The naturalistic decision making (NDM) framework has emerged as a means of studying how people actually make decisions and perform cognitively complex functions in demanding situations. These include situations marked by time pressure, uncertainty, vague goals, high stakes, team and organizational constraints, changing conditions, and varying amounts of experience. The NDM framework focuses on cognitive functions — such as decision making, situational awareness, and planning — that emerge in natural settings and take forms that are not easily replicated in the laboratory. For example, it is difficult to replicate high stakes, or provide for problem detection, or to achieve extremely high levels of expertise, or to realistically incorporate team and organizational constraints.

Klein’s research implies that the broader the base of experience people have, the higher the chance of making appropriate decisions under stress they can have. His research, as well as the work of others in the field, demonstrates that the overemphasis on one category of event approach utilized by many organizations in the development of their emergency preparedness measures is fatally flawed because it does not match the way human beings make decisions under crisis situations.

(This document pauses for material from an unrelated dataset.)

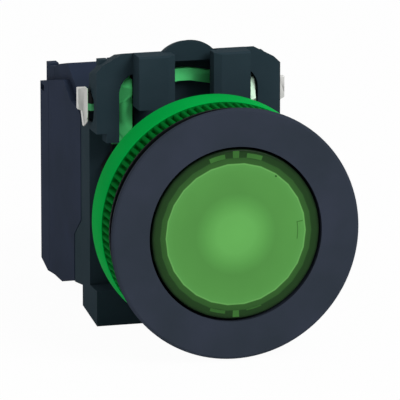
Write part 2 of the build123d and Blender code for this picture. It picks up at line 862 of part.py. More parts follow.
def make_bridge(x, closed_at_rest):
    front = contact_layout(closed_at_rest)[0]
    back = front + bridge_thickness
    half = bridge_length / 2
    bar = box_between(x - bridge_width / 2, x + bridge_width / 2, front, back, -half, half)
    bar = fillet(bar.edges().filter_by(Axis.Y), bridge_corner)
    for side in (-1, 1):
        tip_z = side * (half - bridge_tip_inset)
        if closed_at_rest:
            bar += rod(x, tip_z, contact_tip_diameter / 2, front - contact_tip_height, front + bond)
        else:
            bar += rod(x, tip_z, contact_tip_diameter / 2, back - bond, back + contact_tip_height)
    return bar


def make_bridge_spring(x, closed_at_rest):
    spring = contact_layout(closed_at_rest)[2]
    return coil(bridge_spring_radius, bridge_spring_wire, bridge_spring_coils, spring[0], spring[1], x=x)


def make_plunger_spring(x, closed_at_rest):
    stem_end = contact_layout(closed_at_rest)[3]
    return coil(contact_spring_radius, contact_spring_wire, contact_spring_coils, stem_end + touch_play,
                block_back_y - cover_floor - touch_play, x=x)


# A terminal strip runs from its contact tip to the screw; a closed contact's strip is bent forward
def make_strip(x, side, contact):
    back = strip_y + strip_thickness
    front = strip_y - strip_jog
    if contact == "closed":
        outline = [
            (front, strip_inner_z), (front, strip_bend_z + strip_thickness),
            (strip_y, strip_bend_z + strip_thickness), (strip_y, strip_outer_z), (back, strip_outer_z),
            (back, strip_bend_z), (front + strip_thickness, strip_bend_z), (front + strip_thickness, strip_inner_z),
        ]
    else:
        outline = [(strip_y, strip_inner_z), (strip_y, strip_outer_z), (back, strip_outer_z), (back, strip_inner_z)]
    points = [(y, side * z) for y, z in outline]
    strip = across(points, x - bridge_width / 2, x + bridge_width / 2)
    pad_half = cavity_half - strip_play
    low_z, high_z = sorted((side * strip_bend_z, side * strip_outer_z))
    strip += box_between(x - pad_half, x + pad_half, strip_y, back, low_z, high_z)
    strip -= rod(x, side * terminal_z, screw_shank / 2 + touch_play, strip_y - over, back + over)
    tip_z = side * (bridge_length / 2 - bridge_tip_inset)
    if contact == "closed":
        tip_back = front + strip_thickness
        strip += rod(x, tip_z, contact_tip_diameter / 2, tip_back - bond, tip_back + contact_tip_height)
    elif contact == "open":
        strip += rod(x, tip_z, contact_tip_diameter / 2, strip_y - contact_tip_height, strip_y + bond)
    return strip


def make_screws(x):
    """Two captive terminal screws with slotted heads."""
    head_front = wire_slot_y + wire_slot_length + clamp_thickness + touch_play
    head_back = head_front + screw_head_length
    screws = []
    for side in (-1, 1):
        z = side * terminal_z
        head = rod(x, z, screw_head / 2, head_front, head_back)
        head = chamfer(head.edges().filter_by(GeomType.CIRCLE).sort_by(Axis.Y)[-1], small_bevel)
        screw = head + rod(x, z, screw_shank / 2, head_front - screw_length, head_front + bond)
        screw -= box_between(x - screw_head, x + screw_head, head_back - screw_slot_depth, head_back + bond,
                             z - screw_slot_width / 2, z + screw_slot_width / 2)
        screws.append(screw)
    return Compound(children=screws)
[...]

Don’t Overemphasize One Approach
There is often a dangerous overemphasis on what the response should be if there is an active shooter situation on a campus. Emergency preparedness plan content and training sessions, as well as drills and exercises, often focus more on this one type of event than other equally dangerous types of campus crisis situations that occur with at least as much, if not greater, frequency, such as tornadoes and fires. An overemphasis on one type of event can deny campus employees the opportunity to improve their ability to think and act in different situations when lives are at stake. The frequently out-of-balance emphasis on active shooter situations is an example of just how easy it can be to work tirelessly on emergency plans while inadvertently creating deadly gaps in emergency preparedness for the organization. There have been several instances of emergency plan failure in crisis situations involving campus shootings, even when they have been the type of event mostly emphasized in preparedness measures.

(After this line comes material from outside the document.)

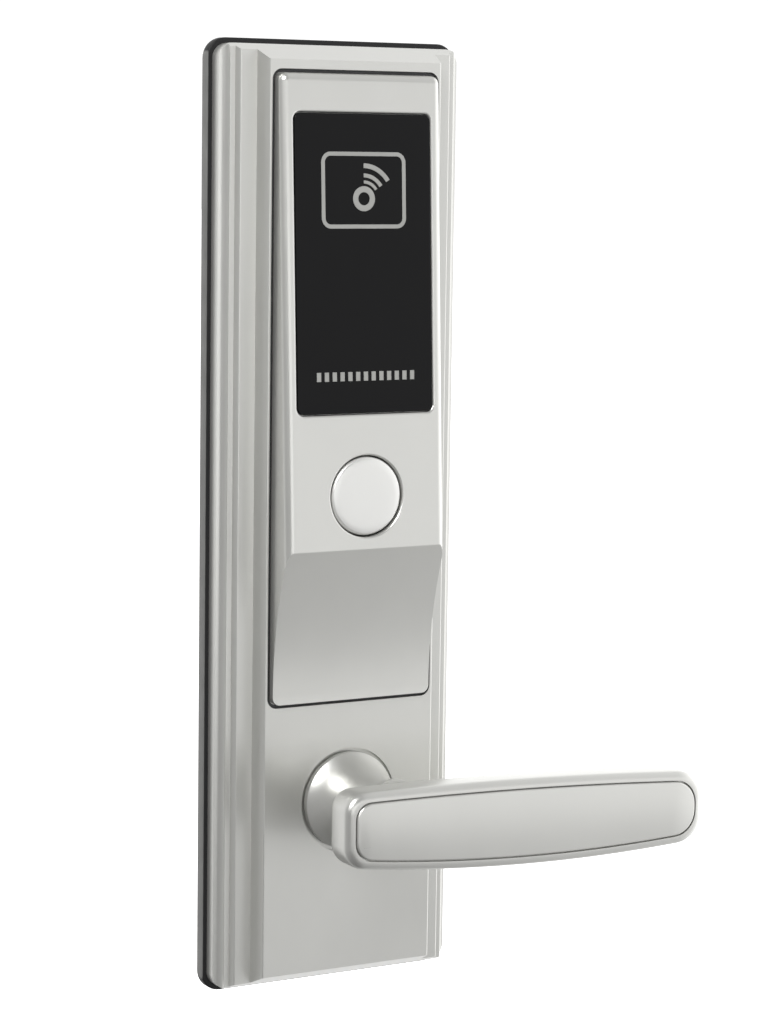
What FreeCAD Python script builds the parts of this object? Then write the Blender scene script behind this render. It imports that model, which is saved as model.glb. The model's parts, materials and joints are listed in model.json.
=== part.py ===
"""Outside half of a card lock: a stepped escutcheon with a reader, a hidden key cylinder and a lever.

Frame, in millimetres: the door face is the plane y = 0, the front faces -Y, +X is to the right
and +Z is up. The origin is the lever's turning axis at the door face. A depth is a distance from
the door face towards the front, so a point at depth d has y = -d.
"""
import FreeCAD, Part
import math
import os
import re

import Sketcher

DIMENSIONS = {
    # escutcheon and its gasket
    "plate_width": 81.4, "plate_top": 228.0, "plate_bottom": -57.0, "plate_corner": 4.5,
    "gasket_lip": 1.7, "gasket_depth": 4.5, "gasket_band": 6.2, "gasket_round": 1.6,
    "flange_depth": 11.0, "flange_round": 2.6, "flange_half": 36.4,
    "step_round": 0.45,
    "terrace_depth": 13.0, "terrace_half": 35.6, "terrace_edge": 30.2,
    "field_depth": 19.0, "field_half": 29.0, "bevel_height": 4.6, "bevel_depth": 9.0,
    "cavity_depth": 16.4, "cavity_half": 27.2, "rim_cavity_depth": 8.6, "rim_cavity_half": 37.2,
    "cavity_margin": 5.0, "boss_radius": 4.0, "post_boss_radius": 5.2, "post_boss_depth": 10.0,
    # steel back plate and what holds it
    "back_plate_depth": 4.3, "back_plate_thick": 1.5, "back_plate_half": 36.0,
    "screw_radius": 1.4, "screw_head_radius": 2.7, "screw_head_height": 1.2,
    "post_radius": 4.0, "post_collar": 4.5,
    "post_reach": 24.0, "post_thread_radius": 2.1, "post_thread_depth": 18.0,
    "post_x": 16.0, "post_low": -42.0, "post_high": 215.5,
    "plate_screw_x": 22.0, "plate_screw_low": -26.0, "plate_screw_mid": 44.0, "plate_screw_high": 215.5,
    # reader housing; the upper face leans back by face_tilt from the break line upwards
    "housing_half": 27.0, "housing_bottom": 31.5, "housing_top": 219.5, "housing_wall": 2.2,
    "housing_corner": 2.4, "groove_width": 1.2, "groove_deep": 1.3, "groove_corner": 3.2,
    "break_height": 78.8, "break_depth": 29.1, "face_tilt": 2.77, "face_round": 2.4,
    "skirt_foot_depth": 20.4, "skirt_radius": 115.0, "skirt_hollow_bottom": 62.0,
    "skirt_hollow_depth": 21.0, "housing_screw_x": 24.0, "housing_screw_low": 106.0,
    "housing_screw_high": 213.6, "housing_boss_radius": 2.7,
    # window, measured along the leaning face from the break line
    "window_half": 23.1, "window_low": 40.4, "window_high": 129.4, "window_corner": 2.2,
    "window_thick": 1.5, "window_gap": 0.15, "window_ledge": 1.8,
    "window_rim": 0.9, "cap_rim": 0.6, "print_thick": 0.12,
    "seal_thick": 0.4, "symbol_half": 14.3, "symbol_low": 95.4, "symbol_high": 118.0,
    "symbol_line": 1.2, "symbol_corner": 3.1, "ring_height": 104.2, "ring_outer": 3.7,
    "ring_inner": 1.95, "wave_first": 4.5, "wave_step": 1.375, "wave_spread": 0.45,
    "wave_line": 0.9, "wave_swell": 0.25, "wave_angle": 57.0,
    "bar_height": 51.6, "bar_tall": 2.7, "bar_wide": 1.4, "bar_pitch": 2.65,
    # electronics behind the window
    "board_half": 24.0, "board_low": 116.5, "board_high": 209.0, "board_depth": 14.8,
    "board_thick": 1.6, "reader_slot_half": 20.5, "reader_slot_low": 119.5,
    "reader_slot_high": 206.0, "board_screw_x": 22.4, "board_screw_low": 128.0,
    "board_screw_high": 206.5, "coil_half": 18.0, "coil_low": 142.0, "coil_high": 203.0,
    "coil_line": 2.2, "coil_thick": 0.4, "chip_side": 9.0, "chip_height": 1.2, "chip_level": 172.0,
    "buzzer_radius": 6.0, "buzzer_height": 4.5, "buzzer_level": 148.0, "led_height": 1.6,
    "socket_width": 12.0, "socket_tall": 6.0, "socket_deep": 5.0, "lead_thick": 0.9,
    "lead_x": 18.0, "lead_depth": 12.2, "lead_width": 8.0, "outlet_level": 66.0,
    "outlet_half_width": 7.0, "outlet_half_height": 4.5, "grommet_lip": 1.6,
    # key cylinder under the round cap
    "cap_height": 94.4, "cap_radius": 11.8, "cap_hole_radius": 12.3,
    "cap_wall": 1.0, "cap_skirt_depth": 21.4, "cap_disc": 1.6, "ring_depth": 22.0,
    "ring_width": 1.5, "ring_reach": 10.45, "cylinder_radius": 9.6, "cylinder_back": 9.0,
    "cylinder_front": 24.6, "cylinder_flange": 13.0, "plug_radius": 6.4, "plug_fit": 0.06,
    "plug_back": 6.6, "keyway_tall": 8.0, "keyway_wide": 2.2, "keyway_deep": 14.0,
    "clip_thick": 0.8, "clip_radius": 8.2, "tail_thick": 1.6, "tail_wide": 6.0,
    "tail_reach": 42.0, "tail_socket": 10.4, "tail_hole_radius": 6.5,
    # lever
    "recess_radius": 16.2, "recess_floor": 17.6, "hub_boss_radius": 16.0, "hub_boss_depth": 14.5,
    "neck_radius": 15.0, "neck_back": 18.0, "neck_shoulder": 20.4, "neck_waist": 9.9,
    "neck_waist_depth": 40.0, "neck_flare": 26.0, "arm_back": 45.0, "arm_front": 57.0,
    "arm_left": -21.2, "arm_right": 105.6, "arm_top": 10.8, "arm_top_end": 6.2,
    "arm_low": -11.4, "arm_low_end": -15.6, "arm_left_corner": 5.0, "arm_right_corner": 7.0,
    "arm_top_bow": 1500.0, "arm_low_bow": 620.0, "arm_round": 2.6, "arm_back_round": 3.0,
    "inlay_margin": 2.7, "inlay_gap": 0.4, "inlay_sunk": 1.4, "inlay_proud": 0.3,
    "inlay_round": 0.5, "grub_radius": 2.5, "grub_length": 5.0, "grub_depth": 23.6,
    "sleeve_radius": 9.5, "sleeve_bore": 7.6, "sleeve_front": 29.0, "sleeve_back": 4.9,
    "bush_radius": 10.9, "bush_fit": 0.06, "bush_flange": 12.0, "bush_flange_thick": 0.9,
    "stop_thick": 0.9, "stop_radius": 11.6, "stop_reach": 15.0, "stop_lug_half": 2.4,
    "stop_pin_radius": 1.5, "stop_pin_orbit": 13.6, "lever_travel": 50.0, "stop_angle": 18.0,
    "spring_radius": 10.9, "spring_wire": 0.6, "spring_coils": 2.0, "spring_pitch": 1.3,
    "spring_front": 12.3,
    # spindle and clutch
    "driver_radius": 7.54, "driver_front": 13.0, "driver_back": 3.2, "spindle_side": 8.0,
    "spindle_reach": 60.0, "spindle_front": 12.0, "keeper_thick": 1.2, "keeper_radius": 12.5,
    "keeper_bore": 6.3, "keeper_screw_orbit": 10.6, "hub_hole_radius": 8.4,
    "clutch_depth": 6.6, "pin_radius": 1.2, "pin_fit": 0.05, "pin_tip": 7.8, "pin_head": 13.3,
    "pin_head_radius": 1.5, "pin_head_thick": 0.8, "pin_pocket_radius": 1.6,
    "pin_pocket_floor": 4.6, "shoe_inner": 13.8, "shoe_outer": 16.8,
    "shoe_thick": 1.6, "shoe_before": 9.0, "shoe_after": 60.0, "yoke_half": 3.0,
    "nut_low": 24.0, "nut_high": 31.0, "nut_half": 4.0,
    "screw_axis_depth": 9.6, "nut_bore": 1.6, "clutch_screw_radius": 1.3, "clutch_screw_low": 20.5,
    "motor_radius": 4.0, "motor_low": 36.0, "motor_high": 52.0, "cradle_half": 6.5,
    "strap_thick": 0.8, "guide_radius": 1.2, "guide_x": 5.6, "guide_level": 26.5,
}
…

Employ the All-Hazards Approach

To prepare staff and students to be more likely to make correct life and death decisions, a greater emphasis on the all-hazards approach is needed. Focusing more than 10 to 15 percent of our energies on one type of scenario, such as acts of violence, will not help employees fully develop their base of experience for crisis situations as much as a more balanced approach does. Understanding how important a wide base of experience in life and death decision-making is can significantly influence how campus employees are trained and empowered. This aspect of emergency preparedness should also significantly impact the types and frequency of drills and exercises. Focusing too much on a potential gunman on campus can result in needless losses, even if that is the type of event we someday encounter.